In the second half, Rangers do get an equalizer, the game opens up with chances at both ends (by far the best ones to Motherwell, by the way), and on a couple of occasions the ultra element is drowned out by the entire stadium roaring and chanting.
The match ends in a 1-1 draw – with Motherwell unfortunate not to record a surprising but well-deserved win. So much for our betting. We walk all the way back to the city centre and the station. It is about an hours work – where we gradually make our way back to a less sectarian world. We do pass a couple of pubs that also look like Rangers strongholds. But we walk straight back to the station, get on the train back to Edinburgh, and make our way to Inspector Rebus’ Oxford Bar.

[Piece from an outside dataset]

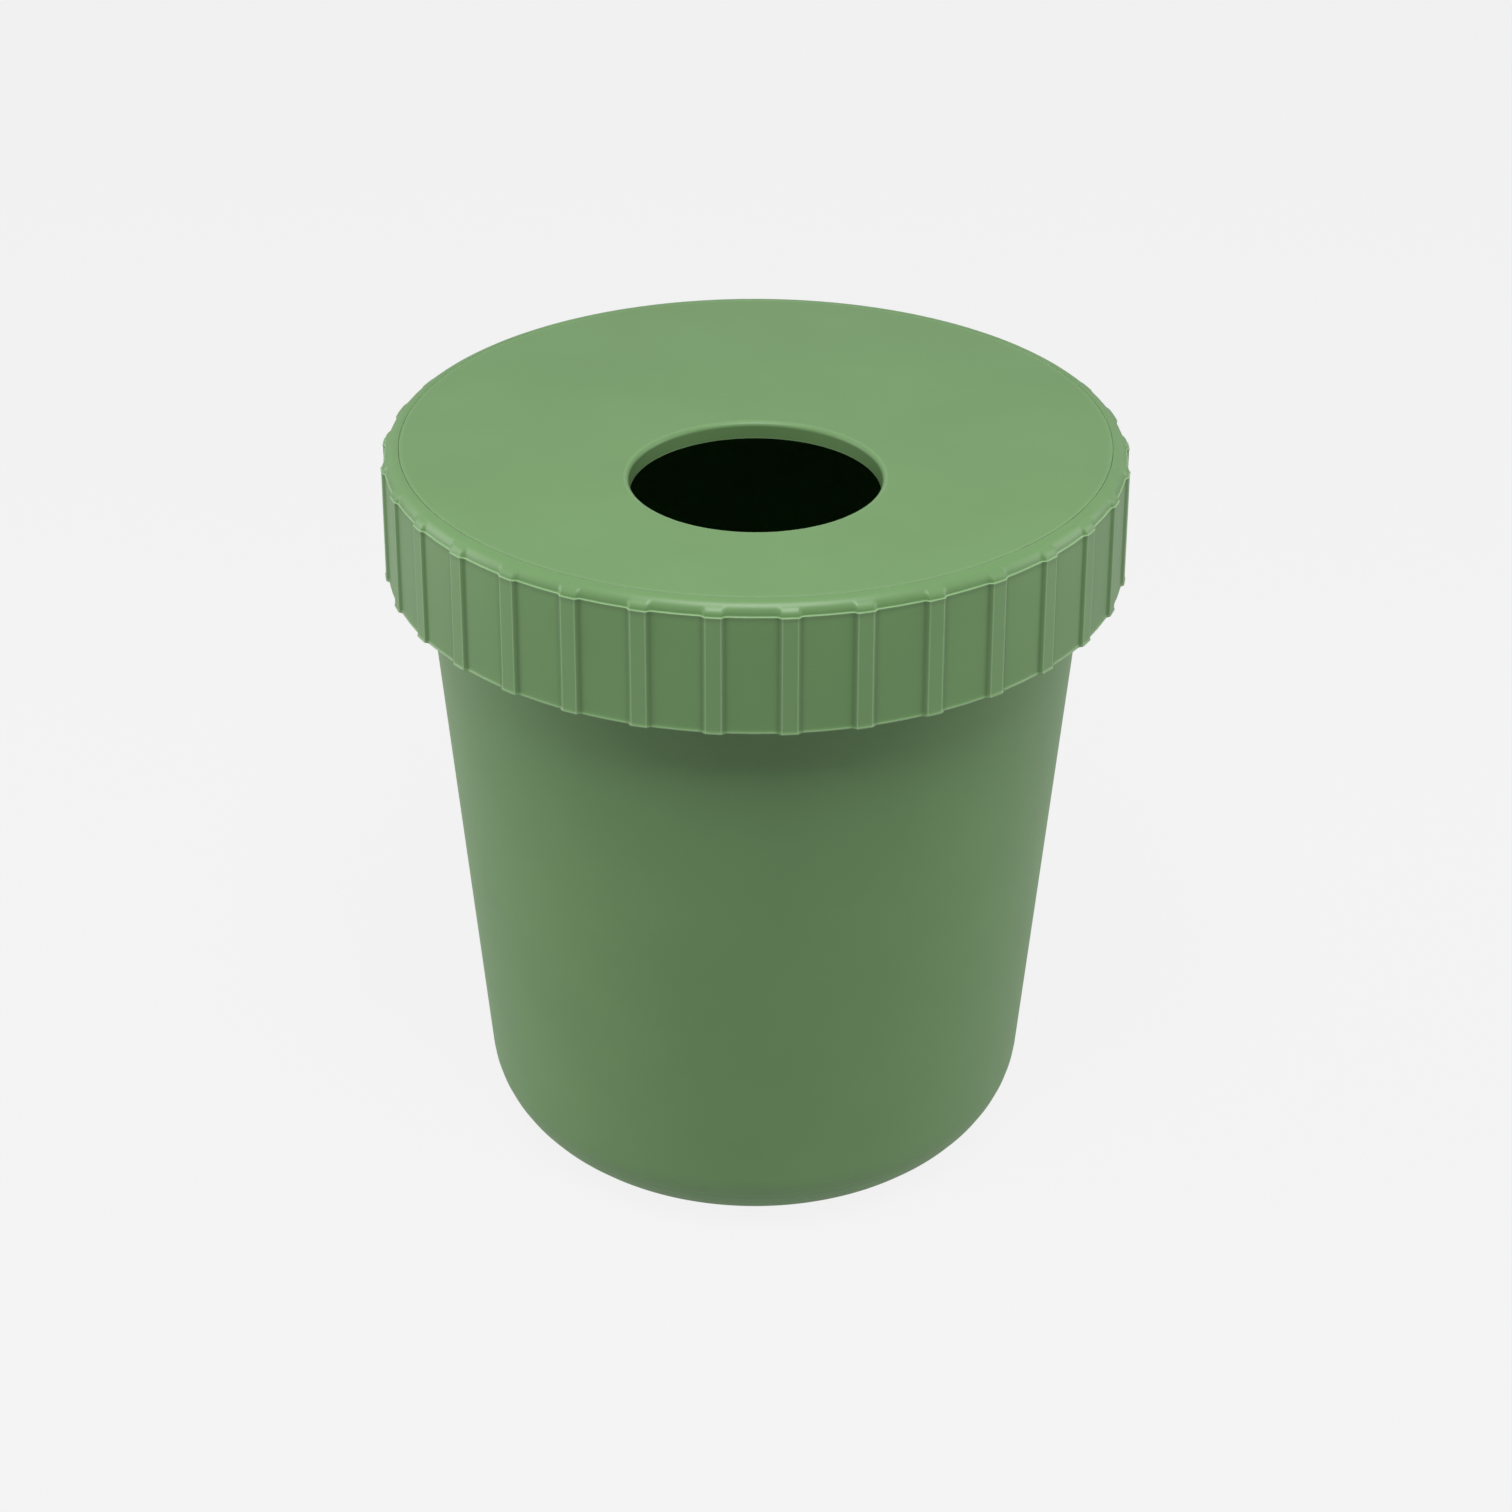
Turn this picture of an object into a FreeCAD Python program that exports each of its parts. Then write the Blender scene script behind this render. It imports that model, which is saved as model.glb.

We need a completely different scene – and the Oxford Bar provides. Nice and very quiet. Good beer, space – a perfect setting for switching the attention to Edinburgh and Hearts, as Ken Stott, who portrays the Hibernian supporting Rebus of the TV series, is, in fact a Hearts supporter. And above our table is a slice of the original flagpole from the Rugby ground Murrayfield. I love it.
I will go back to Ibrox for a guided stadium tour one day – and to watch a match from Archie’s stand. Hopefully before then, I can get into contact with some Rangers fans with a less sectarian stance. Normally, when I visit a new football ground and go in the home section, I develop a warm sympathy for the club. Even though the Rangers fans’ at the Wee club were nice towards us, I don’t go away with a feeling of sympathy this time. Perhaps too much sectarianism sticks to the scarf, hidden in my pocket.